Uccise l’amico a coltellate: sviene al processo

La corte d’assise per l’omicidio di Paolo Fiorentino, l’uomo di 46 anni colpito dal compagno di casa con una decina di fendenti

La scena del delitto

La scena del delitto

Carrara, 8 dicembre 2022 -  Un malore durante l’udienza, retroscena inediti, ma soprattutto un ricordo che non è riuscito a sostenere. Così ieri mattina, in tribunale a Massa, di fronte alla corte d’assise, Francesco Di Blasi, 57 anni di Palermo, imputato per l’uccisione di Paolo Fiorentino, l’uomo di 46 anni accoltellato lo scorso gennaio in un tugurio della ex Colonna Vercelli, non ha retto all’emozione e alla tensione e dopo essere svenuto, è stato riportato in cella dalle guardie carcerarie.

Il presidente della corte d’assise, il giudice Ermanno Di Mattia, ha voluto ascoltare tutta la terribile vicenda di sangue, un delitto del degrado che sconcertò l’intera comunità, dalla parole del maggiore dei carabinieri di Carrara Cristiano Marella che ha svolto le indagini.

Una lunga deposizione in cui il maggiore ha illustrato lo stato dell’intera indagine, dalla scoperta del cadavere all’alba dopo la confessione in caserma di Di Blasi ai primi soccorsi portati da un’amica, (che poi nel corso delle indagini è risultata essere l’amante) alle analisi dei ris, alle verità dell’anatomo patologo. In sostanza il maggiore Marella ha recuperato ogni dettaglio della lunga indagine che ha fatto emergere come Fiorentino, nativo di Casola in Abruzzo, sia morto sotto una decina di coltellate inferte dal compagno con cui condivideva, seppure fra mille litigi, l’alloggio di fortuna ricavato nella stamberga abbandonata del l’ex campo profughi.

Una storia di liti e prevaricazioni culminata in un raptus di coltellate a cui non fa riscontro alcuna colluttazione, seguito dalla confessione e dalla costituzione in caserma di Di Blasi. Così dalle prime tracce di sangue trovate nel tugurio alle coltellate sul corpo di Fiorentino i dettagli di quella terribile mattinata dello scorso gennaio sono stati passati tutti in rassegna.
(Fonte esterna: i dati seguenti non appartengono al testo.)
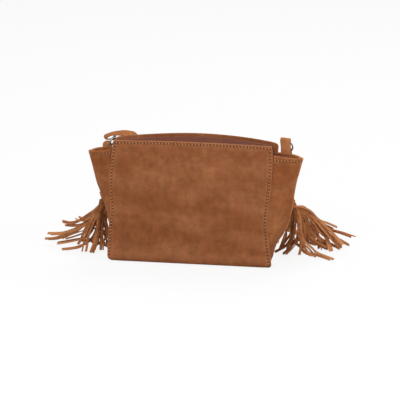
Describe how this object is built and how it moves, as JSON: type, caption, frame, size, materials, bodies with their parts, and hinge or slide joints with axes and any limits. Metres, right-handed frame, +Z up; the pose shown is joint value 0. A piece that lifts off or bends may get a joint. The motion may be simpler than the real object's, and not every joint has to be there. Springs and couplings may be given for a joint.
{
  "type": "fringed suede bag",
  "caption": "Soft suede shoulder bag with folded side wings, a long cut fringe round its front and a flat strap looped through two wire rings.",
  "frame": {"origin": "middle of the flat base's underside, on the surface that the bag stands on", "axes": "+X to the right along the long side as seen from the plain back, +Y from the plain back to the fringed front, +Z up"},
  "size_m": [0.4573, 0.2678, 0.1898],
  "materials": {
    "suede": "matt suede, reddish brown",
    "suede_wing": "matt suede, reddish brown",
    "suede_fringe": "matt suede, light brown",
    "suede_strap": "matt suede, tan",
    "lining_cloth": "matt woven cloth",
    "board": "grey brown stiffening board",
    "metal": "polished silver-coloured wire"
  },
  "bodies": {
    "bag": {"back_panel": "suede", "front_panel": "suede", "base_panel": "suede", "gusset_left": "suede_wing", "gusset_right": "suede_wing", "lining": "lining_cloth", "base_board": "board", "snap_back": "metal", "snap_front": "metal", "tab_left": "suede_strap", "tab_right": "suede_strap", "strap": "suede_strap", "fringe_front": "suede_fringe", "fringe_left": "suede_fringe", "fringe_right": "suede_fringe"},
    "ring_left": {"ring_left": "metal"},
    "ring_right": {"ring_right": "metal"}
  },
  "joints": [
    {"name": "ring_left_turn", "type": "hinge", "parent": "bag", "child": "ring_left", "pos_m": [-0.12763, 0.0065, 0.1736], "axis": [0.8808, -0.1792, -0.4384], "continuous": true},
    {"name": "ring_right_turn", "type": "hinge", "parent": "bag", "child": "ring_right", "pos_m": [0.13872, 0.00923, 0.1772], "axis": [-0.3214, -0.883, -0.342], "continuous": true}
  ]
}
Dalle indagini è poi emerso ed è stato riferito in aula che la prima soccorritrice che trovò all’alba il corpo di Fiorentino ormai senza vita non fosse certo un’amica alla lontana che accudiva la cagnetta Sheila, ma un’amante sposata e clandestina la cui identità è rimasta finora nascosta per ovvi motivi. Dopo il militare è stato ascoltato il responsabile della San Vincenzo, Fernando Mazzoni, il quale ha riferito di come la vittima fosse stata in passato seguito dall’associazione di volontariato e vivesse appunto in una delle roulotte della San Vincenzo. Poi si allontanò e andò a vivere nell’ex Colonia Vercelli.

Ieri si è aperto il processo che sarà aggiornato il prossimo 14 dicembre con una nuova udienza e altri testimoni. Ieri nell’aula della corte d’assise, oltre all’avvocato della difesa di Di Blasi, Francesco Vetere, i legali di parte civile della famiglia della vittima giunti appositamente da Casola in provincia di Chieti. Di Blasi dopo il raptus si costituì in caserma confessando l’intero accaduto, seppure in stato di choc. Adesso è in attesa di processo in carcere accusato di omicidio.

Il delitto, lo ricordiamo, suscitò grande impressione, sia per i futili motivi legati al movente (pare che fossero soliti litigare per gli spazi che avevano occupato, sia per l’ambiente di degrado e povertà in cui si svolse. Lo stesso don Cesare Benedetti, della Caritas, parlò di ’Guerra della povertà’. Un delitto che portò allo scoperto le ferite più profonde di un territorio dove gli ultimi rimangono invisibili fino a che non muoiono colpiti da una lunga serie di fendenti.